Published By: Legend Press

Buy It: here

 

What The Blurb Says:

Emma did not go to war looking for love, but Adam is unlike any other.

Under the secret shadow of trauma, Emma decides to leave Iraq and joins Adam to settle in Colorado. But isolation and fear find her, once again, when Adam is re-deployed. Torn between a deep fear for Adam’s safety and a desire to be back there herself, Emma copes by throwing herself into a new role mentoring an Iraqi refugee family.

But when Adam comes home, he brings the conflict back with him. Emma had considered the possibility that her husband might not come home from war. She had not considered that he might return a stranger.

What I Say:

Thank you very much to Legend Press for sending me this copy of Natalie’s book. I have to say from the outset, after all the bad press bloggers have had this week, I have been feeling a little weary about it all.  Wondering whether there was any point at all in my writing about this novel.  I haven’t been asked to, I am not taking part in any blog tour to promote it, nor have I received any payment to talk about Pieces Of Me.

Let me tell you why I am taking a couple of hours out of my weekend to write this post.

Quite simply, I want to tell you about this amazing book. Why I loved it, what I got from it, and what it meant to me.

That’s it.

You can read my blog post or not, and decide if you want to read Pieces of Me.  I blog because I love books and reading so much, and if by writing this post or any of my posts, I can inspire you to pick up a book and read, that’s enough.

Book Bloggers do this because we are all motivated by the same thing.  We love books and reading, and want to share that with you all. Nothing makes me happier than when someone tells me that they have bought a book because I recommended it and they loved it.  For me, that’s all I need, and I will keep blogging because reading and books will always be my passion.

 

And now in front of me, with fragments from all the periods and places of my life, it starts to take shape again.  A silent call. An invitation. All the pieces of me.’

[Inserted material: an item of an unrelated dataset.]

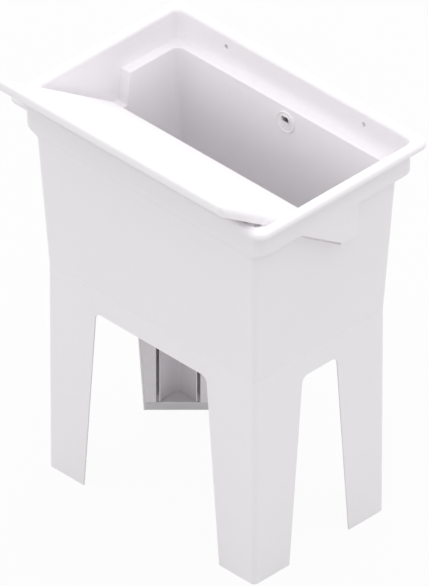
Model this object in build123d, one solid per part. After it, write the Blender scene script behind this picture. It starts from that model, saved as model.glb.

Pieces of Me tells the story of Emma and Adam.  They meet, fall in love, marry and are separated when Adam is deployed on a mission in Iraq and Emma stays at home in Colarado.  So far so simple. The difference is that this is the very first layer of the story.  This is a love story unlike any you will have read before, because at the heart of it always is the reality of a couple who have met in a time of war and have experienced things that many of us can never understand.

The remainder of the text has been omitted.